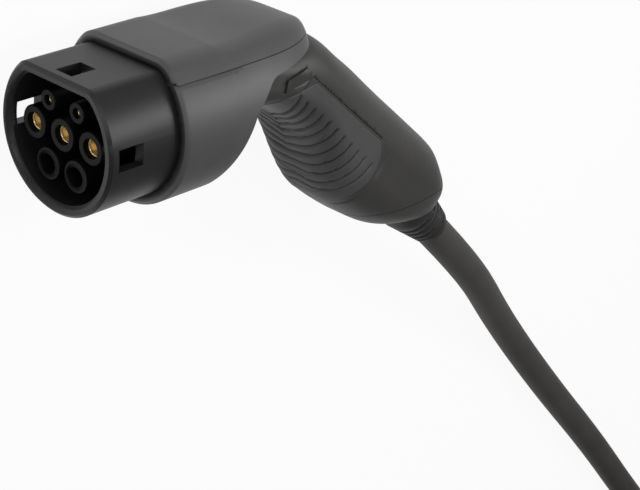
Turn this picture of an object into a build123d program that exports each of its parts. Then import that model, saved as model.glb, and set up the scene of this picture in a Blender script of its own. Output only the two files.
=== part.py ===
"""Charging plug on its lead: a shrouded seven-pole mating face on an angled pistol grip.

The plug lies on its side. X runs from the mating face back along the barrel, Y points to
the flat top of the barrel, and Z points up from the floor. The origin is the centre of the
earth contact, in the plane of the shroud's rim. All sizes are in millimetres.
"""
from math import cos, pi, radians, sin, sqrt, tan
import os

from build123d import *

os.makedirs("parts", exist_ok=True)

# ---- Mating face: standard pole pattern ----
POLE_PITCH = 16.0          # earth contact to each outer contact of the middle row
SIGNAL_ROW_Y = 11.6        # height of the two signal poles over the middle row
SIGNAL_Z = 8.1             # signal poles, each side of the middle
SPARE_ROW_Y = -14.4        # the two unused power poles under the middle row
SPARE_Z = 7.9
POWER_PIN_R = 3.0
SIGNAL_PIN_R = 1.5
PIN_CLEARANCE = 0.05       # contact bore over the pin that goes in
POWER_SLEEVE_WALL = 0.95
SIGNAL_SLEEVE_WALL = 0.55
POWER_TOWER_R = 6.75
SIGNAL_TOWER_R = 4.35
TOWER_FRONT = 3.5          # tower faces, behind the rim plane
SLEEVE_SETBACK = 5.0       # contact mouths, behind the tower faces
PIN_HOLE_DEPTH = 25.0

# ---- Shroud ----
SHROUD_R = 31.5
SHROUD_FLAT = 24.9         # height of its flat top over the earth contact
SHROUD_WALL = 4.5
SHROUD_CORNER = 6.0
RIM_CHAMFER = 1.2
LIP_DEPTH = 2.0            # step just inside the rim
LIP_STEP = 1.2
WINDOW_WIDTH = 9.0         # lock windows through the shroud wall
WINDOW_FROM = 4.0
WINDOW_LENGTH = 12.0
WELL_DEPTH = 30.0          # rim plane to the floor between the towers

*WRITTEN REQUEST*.
Please write out exactly the lines from the start of the data through the line that contains "angled pistol grip.", both ends included, and nothing else.

*RESULT*.
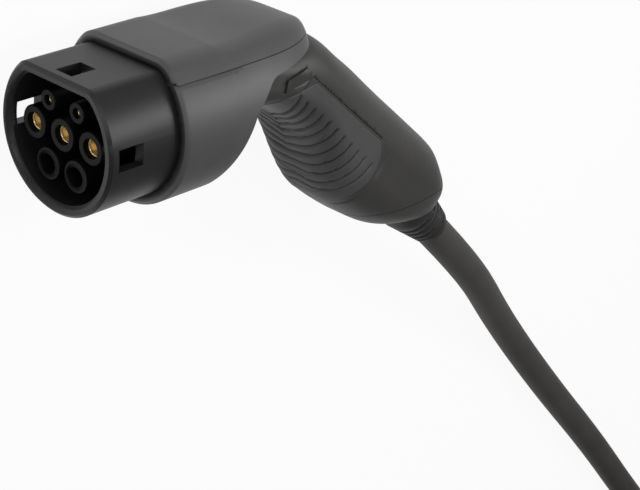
Turn this picture of an object into a build123d program that exports each of its parts. Then import that model, saved as model.glb, and set up the scene of this picture in a Blender script of its own. Output only the two files.
=== part.py ===
"""Charging plug on its lead: a shrouded seven-pole mating face on an angled pistol grip.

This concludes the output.